[Task]
Copy the records below exactly as they are written.
↓↓↓
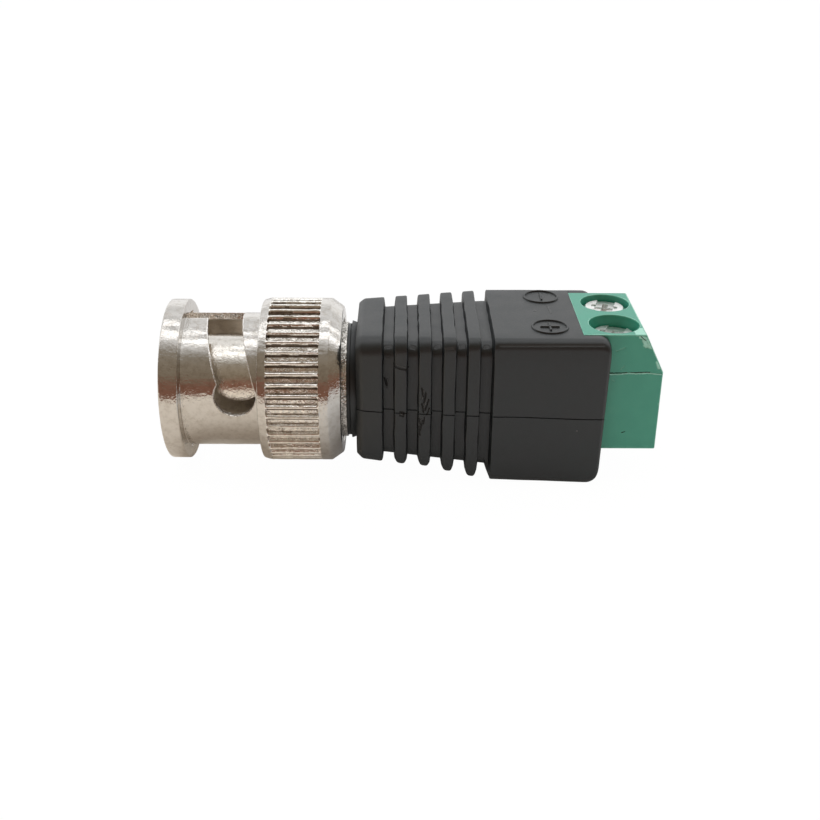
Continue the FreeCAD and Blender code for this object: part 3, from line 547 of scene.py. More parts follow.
HUB_NICKEL = CastMetal(
    "hub_nickel", (0.75, 0.73, 0.69), (0.12, 0.1, 0.08), 0.2, 0.25, 0.24, 0.2,
    wave_grain=0.5, wave_depth=0.07, pit_share=0.35,
)
SPRING_STEEL = DrawnMetal("spring_steel", (0.46, 0.45, 0.43), (0.3, 0.27, 0.23), 0.3)
GOLD = DrawnMetal("gold_plate", (0.86, 0.6, 0.22), (0.66, 0.42, 0.14), 0.2, (6.0, 1.0, 1.0))
TIN = DrawnMetal("tin_plate", (0.6, 0.6, 0.57), (0.42, 0.41, 0.38), 0.34, (0.3, 2.0, 2.0))
ZINC = DrawnMetal(
    "zinc_plate", (0.86, 0.86, 0.85), (0.5, 0.5, 0.48), 0.34, line_grain=0.2, line_depth=0.012
)
SEAL_RUBBER = Moulding("seal_rubber", (0.16, 0.04, 0.025), (0.1, 0.028, 0.018), 0.62)
DIELECTRIC = Moulding("white_dielectric", (0.74, 0.74, 0.7), (0.66, 0.65, 0.6), 0.42)
BLACK = Moulding("black_moulding", (0.0014, 0.0048, 0.0062), (0.003, 0.0085, 0.0105), 0.46, 0.78)
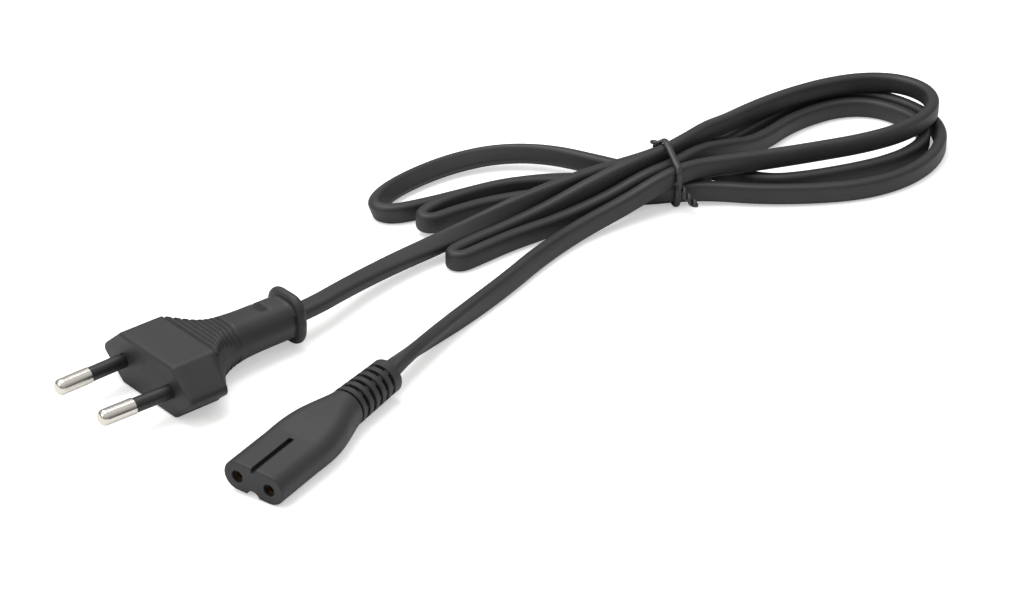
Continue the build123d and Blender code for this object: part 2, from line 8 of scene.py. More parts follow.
↑↑↑
[Expected output]
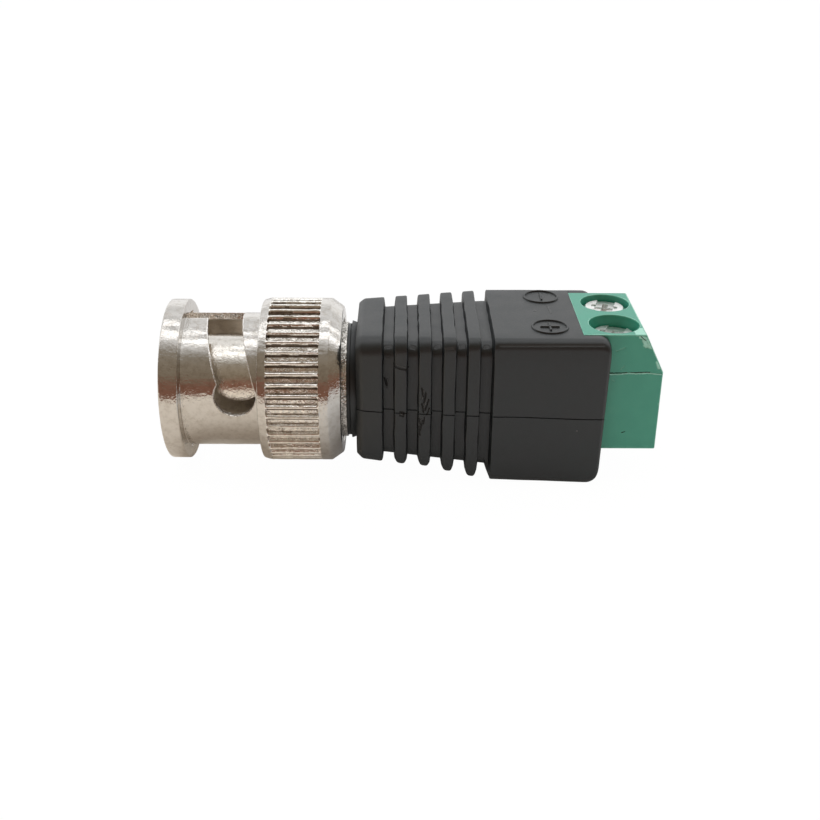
Continue the FreeCAD and Blender code for this object: part 3, from line 547 of scene.py. More parts follow.
HUB_NICKEL = CastMetal(
    "hub_nickel", (0.75, 0.73, 0.69), (0.12, 0.1, 0.08), 0.2, 0.25, 0.24, 0.2,
    wave_grain=0.5, wave_depth=0.07, pit_share=0.35,
)
SPRING_STEEL = DrawnMetal("spring_steel", (0.46, 0.45, 0.43), (0.3, 0.27, 0.23), 0.3)
GOLD = DrawnMetal("gold_plate", (0.86, 0.6, 0.22), (0.66, 0.42, 0.14), 0.2, (6.0, 1.0, 1.0))
TIN = DrawnMetal("tin_plate", (0.6, 0.6, 0.57), (0.42, 0.41, 0.38), 0.34, (0.3, 2.0, 2.0))
ZINC = DrawnMetal(
    "zinc_plate", (0.86, 0.86, 0.85), (0.5, 0.5, 0.48), 0.34, line_grain=0.2, line_depth=0.012
)
SEAL_RUBBER = Moulding("seal_rubber", (0.16, 0.04, 0.025), (0.1, 0.028, 0.018), 0.62)
DIELECTRIC = Moulding("white_dielectric", (0.74, 0.74, 0.7), (0.66, 0.65, 0.6), 0.42)
BLACK = Moulding("black_moulding", (0.0014, 0.0048, 0.0062), (0.003, 0.0085, 0.0105), 0.46, 0.78)
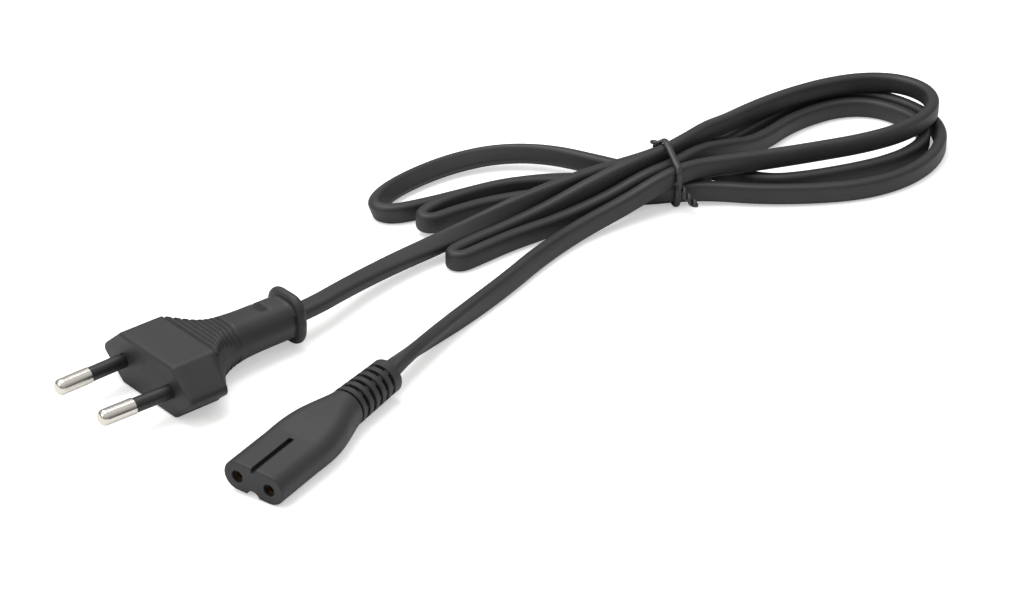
Continue the build123d and Blender code for this object: part 2, from line 8 of scene.py. More parts follow.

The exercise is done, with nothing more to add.